My absence from the scene is not an interesting story. I was not abducted by aliens, nor did I join and deprogram from a cult. Gods be praised, I did not endure a horrible health condition or personal calamity. I just got busy. I have 4 streams of independent school projects: Knuckleball Consulting (mostly searches), The Gowan Group (mostly strategic planning and enrollment strategy), the Association of Independent Michigan Schools where I am the Executive Director, and Building Solutions where I do a handful of facilities operations reviews a year, because that was one of the arcane things I learned a lot about as a Head. I did more projects in each of those streams and traveled more than in any other year, and indeed, the projects competed for my time in zero sum ways that felt every bit like headship.


In any case, something had to give, and reluctantly the blog took the hit. I don't kid myself to think the world lost an important voice last year, but I do know that I lost an important reflection routine and opportunity to keep practicing as a writer. As a teacher of writing, I was convinced that the act of making thoughts material through writing generates thinking that one could never achieve by silently mulling or conversing, and that testing and organizing those thoughts and preparing them for a specific audience is the profoundest kind of learning that one can achieve. Everything in my experience since I left the classroom 18 years ago has only made me more sure of that conviction. Last year, I wrote plenty for my consulting and association work--reports, updates, announcements, etc.--but those are all entirely practical documents circumscribed by a client contract and a narrow audience. I missed the opportunities the blog provided to reflect on ideas and emerging trends, to walk around in my thoughts and to ready them for independent school peers.

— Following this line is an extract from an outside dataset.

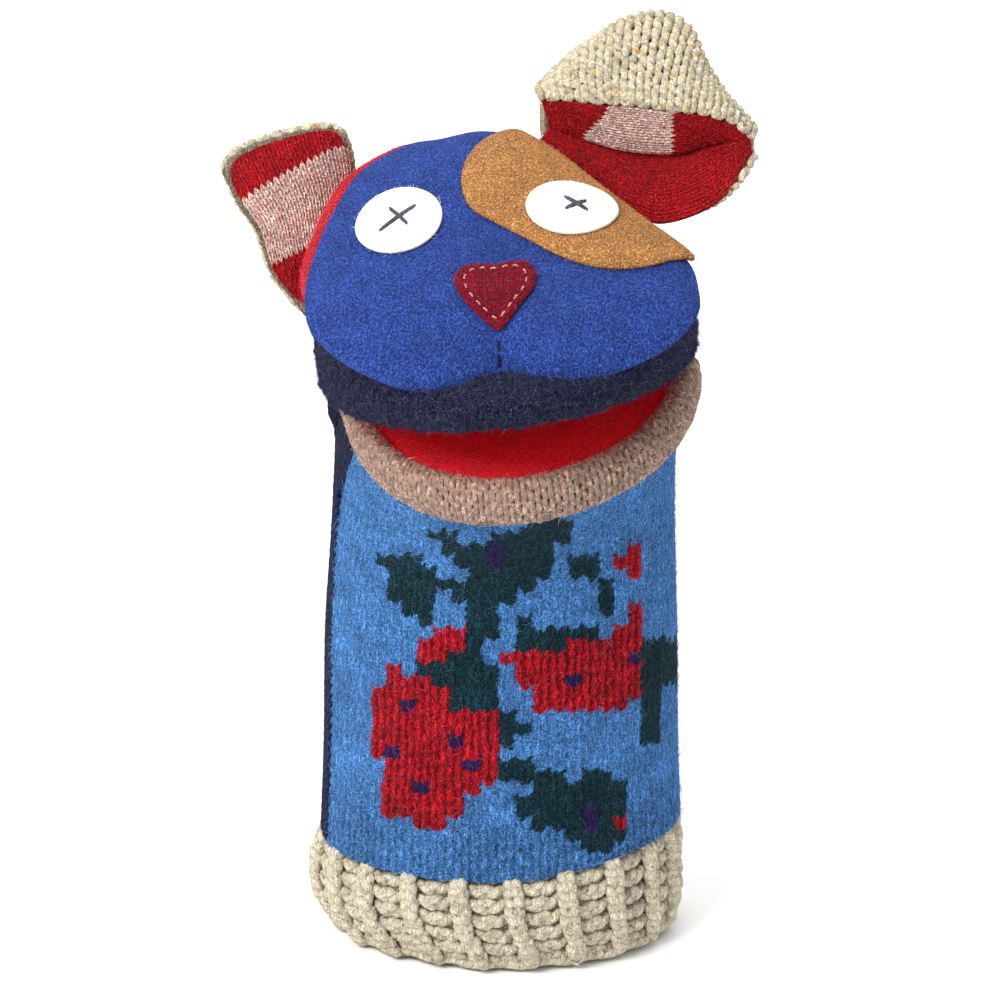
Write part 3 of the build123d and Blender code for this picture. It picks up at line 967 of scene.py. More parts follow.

So, I'm returning to the routine of writing and will do my best to have something engaging to put in front of you. Much has happened this year: educators finally coming to see that much of the edtech industry has no clothes; independent school leaders leveraging our freedom from federal extortion (and some being bullied into obeying in advance); some evidence that schools are finally getting serious about faculty compensation and finding other successful strategies for retaining faculty; a gloriously stubborn refusal among educators to take the many paths of equivocation the AI industry has invited us to travel. All of these topics and more, as the intro line goes for 60 Minutes (RIP), I look forward to unpacking, examining, and re-packaging in the coming months.